* start Records to use *
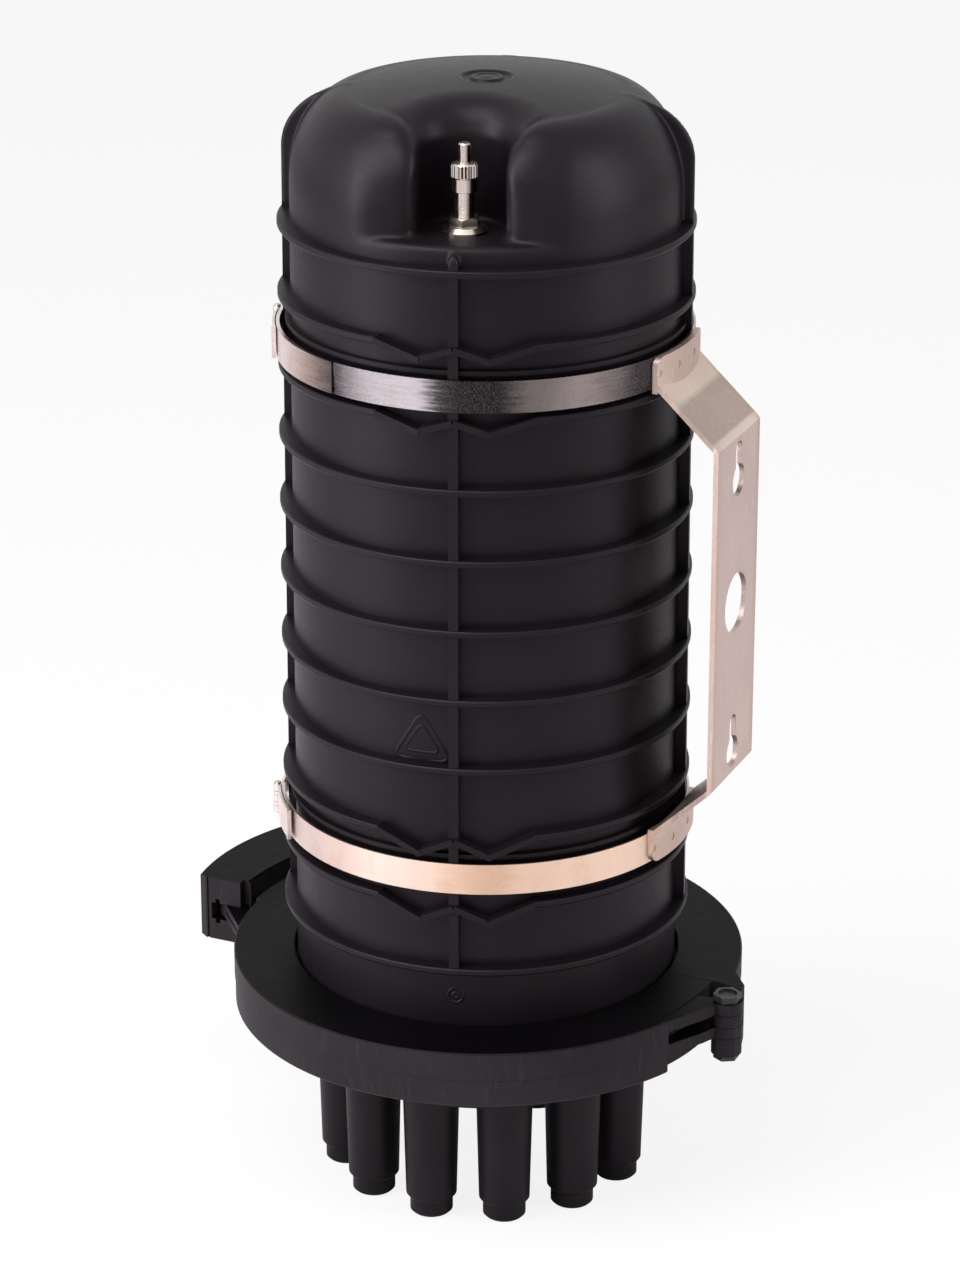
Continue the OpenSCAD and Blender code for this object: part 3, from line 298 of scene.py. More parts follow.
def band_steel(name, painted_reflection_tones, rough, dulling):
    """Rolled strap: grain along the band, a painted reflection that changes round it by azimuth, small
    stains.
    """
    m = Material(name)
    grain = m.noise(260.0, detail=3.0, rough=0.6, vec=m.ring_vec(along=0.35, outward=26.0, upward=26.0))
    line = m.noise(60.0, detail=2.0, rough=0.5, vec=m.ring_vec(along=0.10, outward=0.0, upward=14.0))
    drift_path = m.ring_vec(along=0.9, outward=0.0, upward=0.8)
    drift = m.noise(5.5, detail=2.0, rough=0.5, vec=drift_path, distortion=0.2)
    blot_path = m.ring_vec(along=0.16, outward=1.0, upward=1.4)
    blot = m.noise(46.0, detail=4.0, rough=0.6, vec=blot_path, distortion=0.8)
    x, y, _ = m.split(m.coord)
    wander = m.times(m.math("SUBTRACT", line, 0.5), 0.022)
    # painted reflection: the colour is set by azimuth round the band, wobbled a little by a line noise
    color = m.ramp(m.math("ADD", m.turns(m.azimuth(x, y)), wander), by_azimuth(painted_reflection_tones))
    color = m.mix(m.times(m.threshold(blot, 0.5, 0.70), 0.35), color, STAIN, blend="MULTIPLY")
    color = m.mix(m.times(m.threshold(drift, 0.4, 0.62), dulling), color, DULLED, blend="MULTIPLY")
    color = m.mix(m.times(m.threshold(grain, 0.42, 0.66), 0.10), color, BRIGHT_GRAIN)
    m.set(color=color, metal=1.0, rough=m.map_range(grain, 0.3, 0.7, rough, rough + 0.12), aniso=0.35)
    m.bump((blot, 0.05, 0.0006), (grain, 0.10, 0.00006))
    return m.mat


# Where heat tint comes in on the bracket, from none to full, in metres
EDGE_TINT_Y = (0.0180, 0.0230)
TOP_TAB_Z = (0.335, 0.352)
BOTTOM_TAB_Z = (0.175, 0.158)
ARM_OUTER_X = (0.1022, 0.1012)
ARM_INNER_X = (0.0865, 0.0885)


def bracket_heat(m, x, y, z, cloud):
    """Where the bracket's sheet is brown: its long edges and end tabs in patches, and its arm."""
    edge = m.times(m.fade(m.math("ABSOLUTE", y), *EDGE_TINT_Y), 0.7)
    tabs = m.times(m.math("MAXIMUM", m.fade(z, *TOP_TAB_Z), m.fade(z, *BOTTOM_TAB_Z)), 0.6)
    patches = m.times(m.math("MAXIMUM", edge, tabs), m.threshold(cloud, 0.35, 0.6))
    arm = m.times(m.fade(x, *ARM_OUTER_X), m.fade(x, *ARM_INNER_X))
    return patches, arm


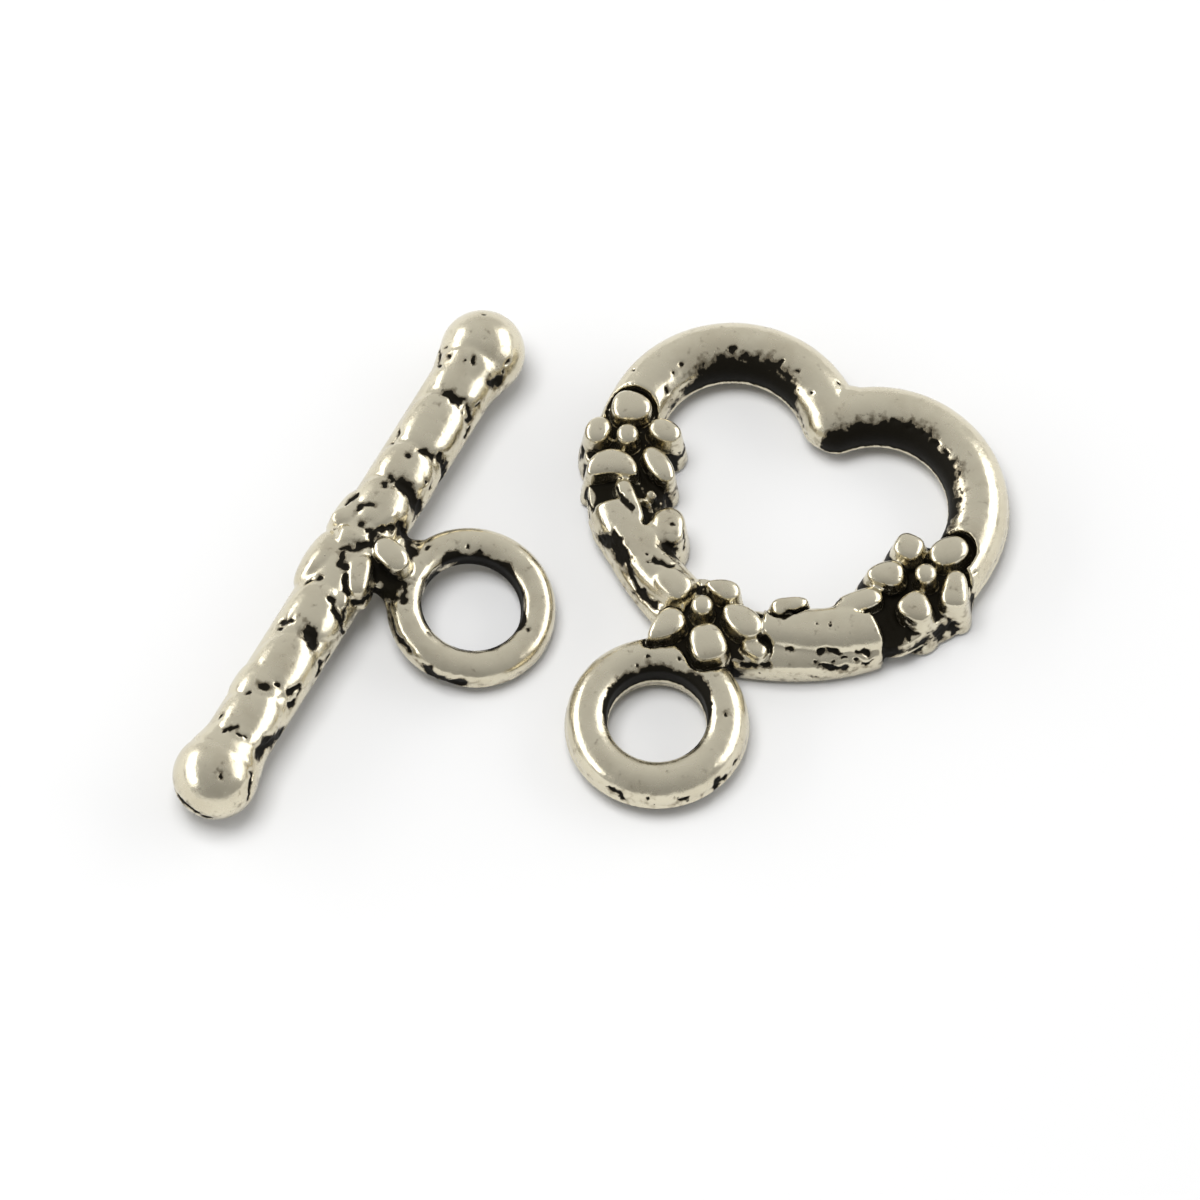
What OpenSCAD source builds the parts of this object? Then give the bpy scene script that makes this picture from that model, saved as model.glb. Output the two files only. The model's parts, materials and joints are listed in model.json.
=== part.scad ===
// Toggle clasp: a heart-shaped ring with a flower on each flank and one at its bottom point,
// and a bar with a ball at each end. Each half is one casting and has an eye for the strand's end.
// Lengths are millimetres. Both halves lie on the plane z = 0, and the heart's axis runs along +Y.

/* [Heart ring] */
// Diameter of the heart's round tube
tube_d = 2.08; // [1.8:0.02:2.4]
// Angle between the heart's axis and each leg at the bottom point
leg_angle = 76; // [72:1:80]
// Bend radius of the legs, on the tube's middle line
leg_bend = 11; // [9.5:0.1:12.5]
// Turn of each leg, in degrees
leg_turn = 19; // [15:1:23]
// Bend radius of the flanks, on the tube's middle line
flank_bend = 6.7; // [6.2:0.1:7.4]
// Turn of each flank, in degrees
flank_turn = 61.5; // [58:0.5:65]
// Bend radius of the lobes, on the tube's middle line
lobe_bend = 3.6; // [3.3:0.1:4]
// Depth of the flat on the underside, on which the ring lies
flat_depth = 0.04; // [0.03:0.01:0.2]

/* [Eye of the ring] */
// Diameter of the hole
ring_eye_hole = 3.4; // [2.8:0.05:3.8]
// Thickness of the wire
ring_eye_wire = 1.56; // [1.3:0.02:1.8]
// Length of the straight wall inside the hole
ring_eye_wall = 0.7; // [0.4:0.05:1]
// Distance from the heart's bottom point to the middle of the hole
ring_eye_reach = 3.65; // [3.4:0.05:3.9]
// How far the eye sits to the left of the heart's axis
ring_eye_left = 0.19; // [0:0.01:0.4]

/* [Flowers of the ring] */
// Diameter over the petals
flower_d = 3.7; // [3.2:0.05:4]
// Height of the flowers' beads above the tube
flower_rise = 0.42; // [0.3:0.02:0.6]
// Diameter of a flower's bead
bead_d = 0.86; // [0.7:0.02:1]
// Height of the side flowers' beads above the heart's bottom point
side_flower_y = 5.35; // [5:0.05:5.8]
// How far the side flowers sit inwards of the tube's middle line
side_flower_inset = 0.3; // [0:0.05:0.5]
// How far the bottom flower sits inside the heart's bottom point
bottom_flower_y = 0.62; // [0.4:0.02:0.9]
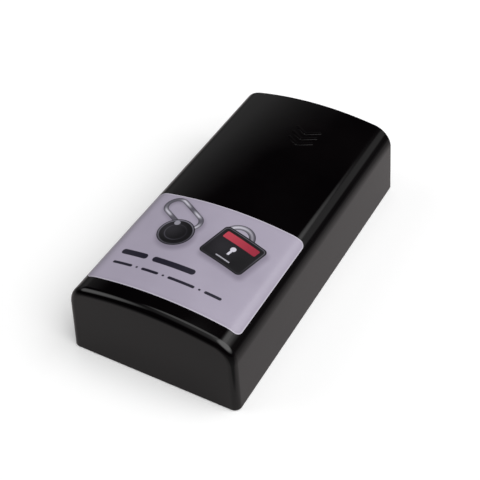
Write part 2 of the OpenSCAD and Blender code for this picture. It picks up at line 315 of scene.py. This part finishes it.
* end Records to use *
Please restate the records in full, word for word.

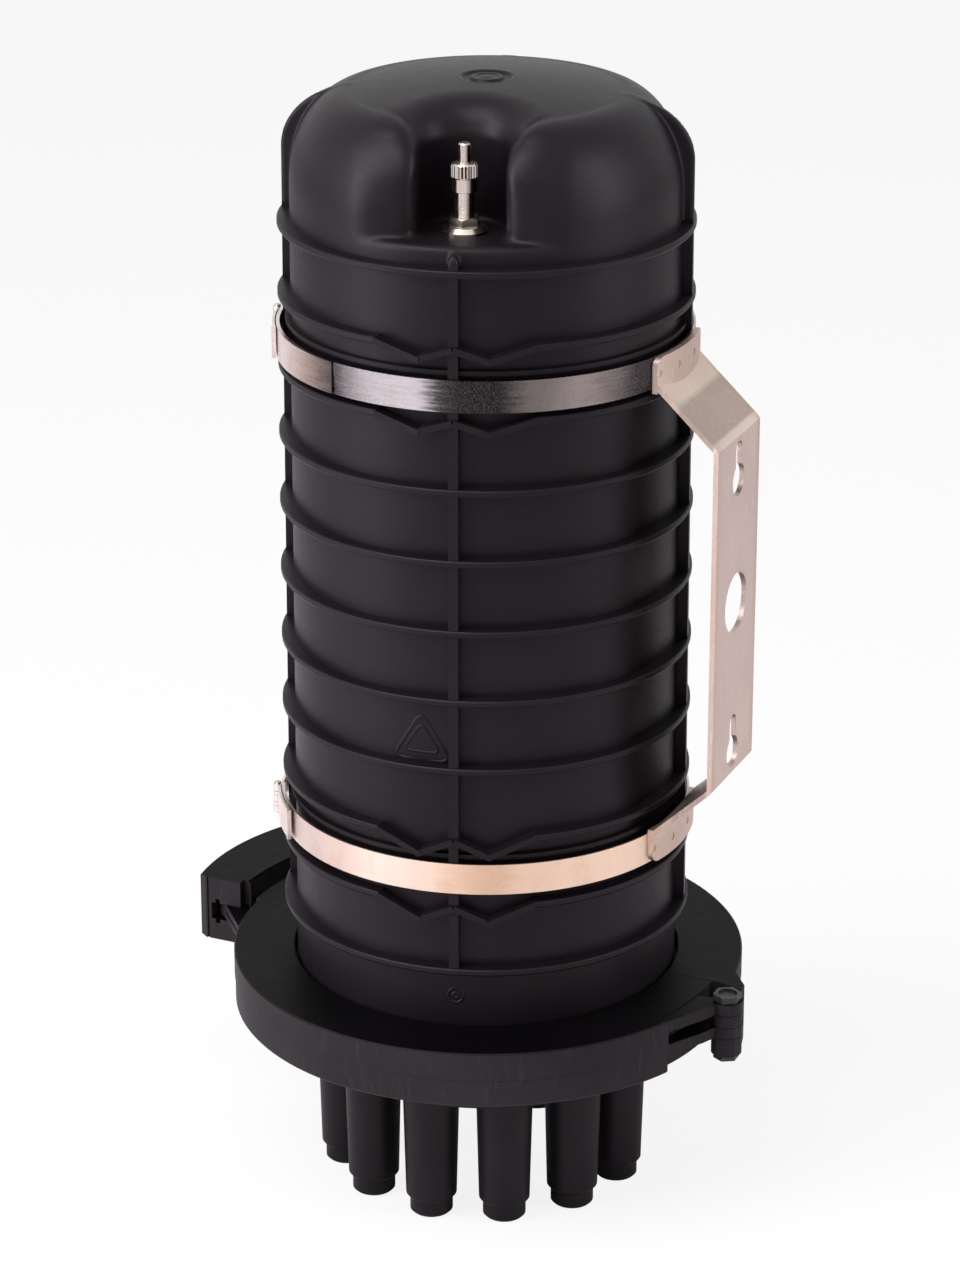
Continue the OpenSCAD and Blender code for this object: part 3, from line 298 of scene.py. More parts follow.
def band_steel(name, painted_reflection_tones, rough, dulling):
    """Rolled strap: grain along the band, a painted reflection that changes round it by azimuth, small
    stains.
    """
    m = Material(name)
    grain = m.noise(260.0, detail=3.0, rough=0.6, vec=m.ring_vec(along=0.35, outward=26.0, upward=26.0))
    line = m.noise(60.0, detail=2.0, rough=0.5, vec=m.ring_vec(along=0.10, outward=0.0, upward=14.0))
    drift_path = m.ring_vec(along=0.9, outward=0.0, upward=0.8)
    drift = m.noise(5.5, detail=2.0, rough=0.5, vec=drift_path, distortion=0.2)
    blot_path = m.ring_vec(along=0.16, outward=1.0, upward=1.4)
    blot = m.noise(46.0, detail=4.0, rough=0.6, vec=blot_path, distortion=0.8)
    x, y, _ = m.split(m.coord)
    wander = m.times(m.math("SUBTRACT", line, 0.5), 0.022)
    # painted reflection: the colour is set by azimuth round the band, wobbled a little by a line noise
    color = m.ramp(m.math("ADD", m.turns(m.azimuth(x, y)), wander), by_azimuth(painted_reflection_tones))
    color = m.mix(m.times(m.threshold(blot, 0.5, 0.70), 0.35), color, STAIN, blend="MULTIPLY")
    color = m.mix(m.times(m.threshold(drift, 0.4, 0.62), dulling), color, DULLED, blend="MULTIPLY")
    color = m.mix(m.times(m.threshold(grain, 0.42, 0.66), 0.10), color, BRIGHT_GRAIN)
    m.set(color=color, metal=1.0, rough=m.map_range(grain, 0.3, 0.7, rough, rough + 0.12), aniso=0.35)
    m.bump((blot, 0.05, 0.0006), (grain, 0.10, 0.00006))
    return m.mat


# Where heat tint comes in on the bracket, from none to full, in metres
EDGE_TINT_Y = (0.0180, 0.0230)
TOP_TAB_Z = (0.335, 0.352)
BOTTOM_TAB_Z = (0.175, 0.158)
ARM_OUTER_X = (0.1022, 0.1012)
ARM_INNER_X = (0.0865, 0.0885)


def bracket_heat(m, x, y, z, cloud):
    """Where the bracket's sheet is brown: its long edges and end tabs in patches, and its arm."""
    edge = m.times(m.fade(m.math("ABSOLUTE", y), *EDGE_TINT_Y), 0.7)
    tabs = m.times(m.math("MAXIMUM", m.fade(z, *TOP_TAB_Z), m.fade(z, *BOTTOM_TAB_Z)), 0.6)
    patches = m.times(m.math("MAXIMUM", edge, tabs), m.threshold(cloud, 0.35, 0.6))
    arm = m.times(m.fade(x, *ARM_OUTER_X), m.fade(x, *ARM_INNER_X))
    return patches, arm


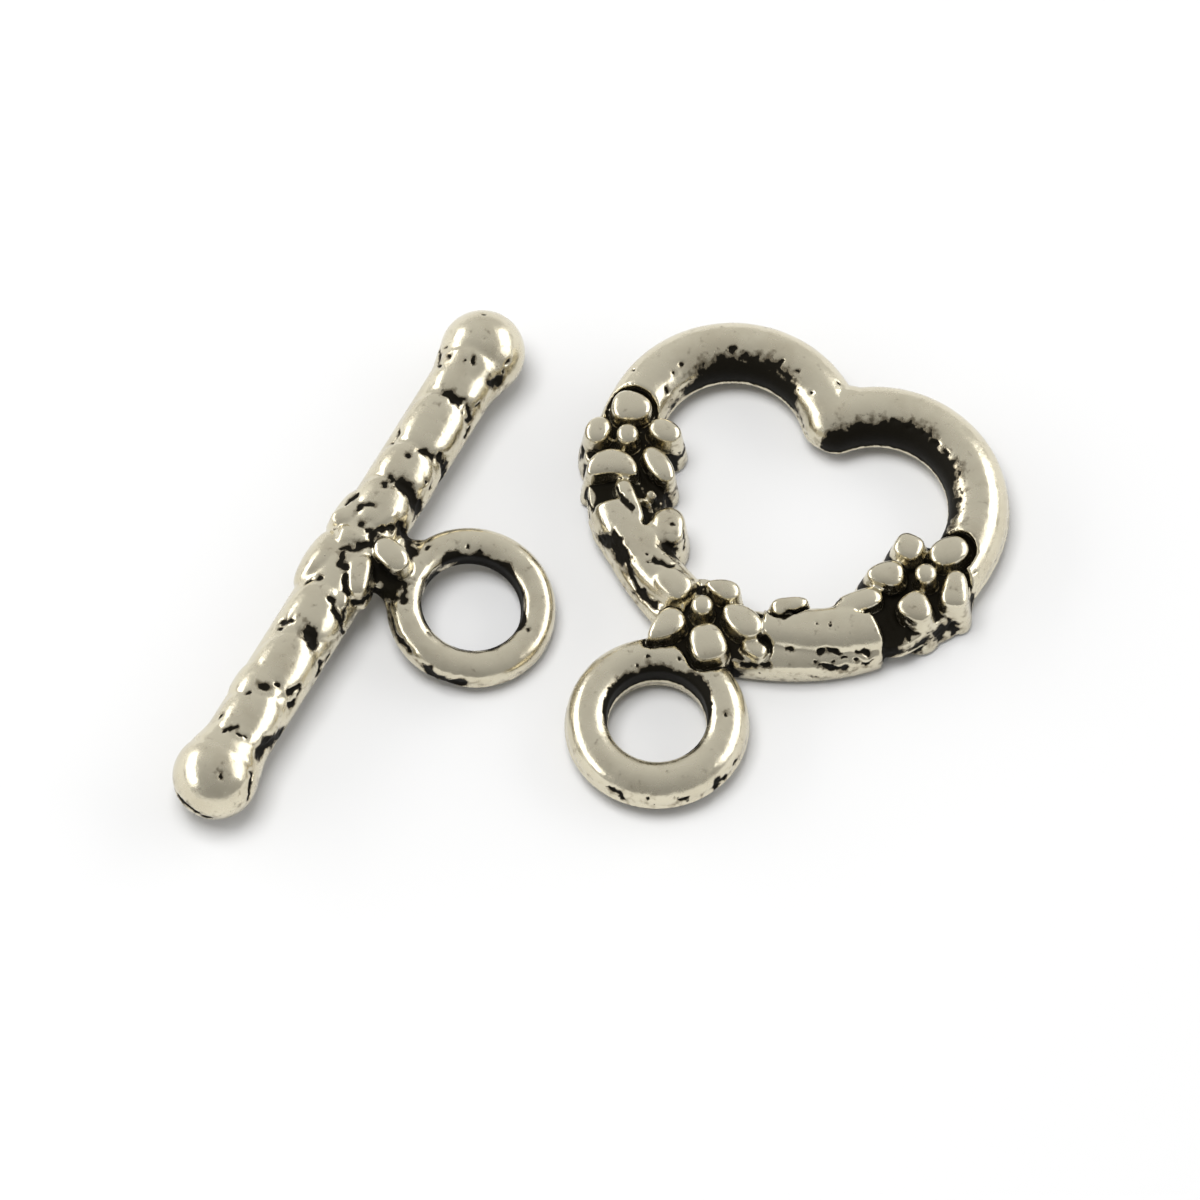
What OpenSCAD source builds the parts of this object? Then give the bpy scene script that makes this picture from that model, saved as model.glb. Output the two files only. The model's parts, materials and joints are listed in model.json.
=== part.scad ===
// Toggle clasp: a heart-shaped ring with a flower on each flank and one at its bottom point,
// and a bar with a ball at each end. Each half is one casting and has an eye for the strand's end.
// Lengths are millimetres. Both halves lie on the plane z = 0, and the heart's axis runs along +Y.

/* [Heart ring] */
// Diameter of the heart's round tube
tube_d = 2.08; // [1.8:0.02:2.4]
// Angle between the heart's axis and each leg at the bottom point
leg_angle = 76; // [72:1:80]
// Bend radius of the legs, on the tube's middle line
leg_bend = 11; // [9.5:0.1:12.5]
// Turn of each leg, in degrees
leg_turn = 19; // [15:1:23]
// Bend radius of the flanks, on the tube's middle line
flank_bend = 6.7; // [6.2:0.1:7.4]
// Turn of each flank, in degrees
flank_turn = 61.5; // [58:0.5:65]
// Bend radius of the lobes, on the tube's middle line
lobe_bend = 3.6; // [3.3:0.1:4]
// Depth of the flat on the underside, on which the ring lies
flat_depth = 0.04; // [0.03:0.01:0.2]

/* [Eye of the ring] */
// Diameter of the hole
ring_eye_hole = 3.4; // [2.8:0.05:3.8]
// Thickness of the wire
ring_eye_wire = 1.56; // [1.3:0.02:1.8]
// Length of the straight wall inside the hole
ring_eye_wall = 0.7; // [0.4:0.05:1]
// Distance from the heart's bottom point to the middle of the hole
ring_eye_reach = 3.65; // [3.4:0.05:3.9]
// How far the eye sits to the left of the heart's axis
ring_eye_left = 0.19; // [0:0.01:0.4]

/* [Flowers of the ring] */
// Diameter over the petals
flower_d = 3.7; // [3.2:0.05:4]
// Height of the flowers' beads above the tube
flower_rise = 0.42; // [0.3:0.02:0.6]
// Diameter of a flower's bead
bead_d = 0.86; // [0.7:0.02:1]
// Height of the side flowers' beads above the heart's bottom point
side_flower_y = 5.35; // [5:0.05:5.8]
// How far the side flowers sit inwards of the tube's middle line
side_flower_inset = 0.3; // [0:0.05:0.5]
// How far the bottom flower sits inside the heart's bottom point
bottom_flower_y = 0.62; // [0.4:0.02:0.9]
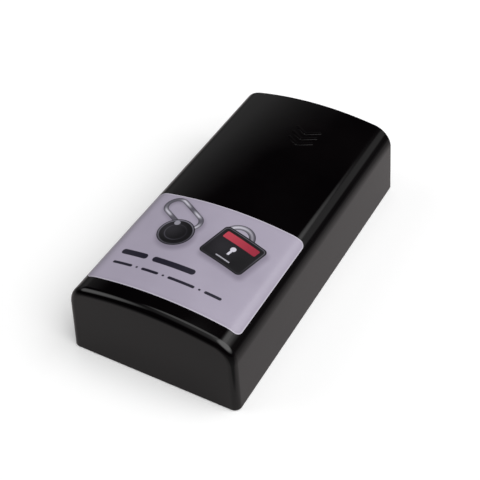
Write part 2 of the OpenSCAD and Blender code for this picture. It picks up at line 315 of scene.py. This part finishes it.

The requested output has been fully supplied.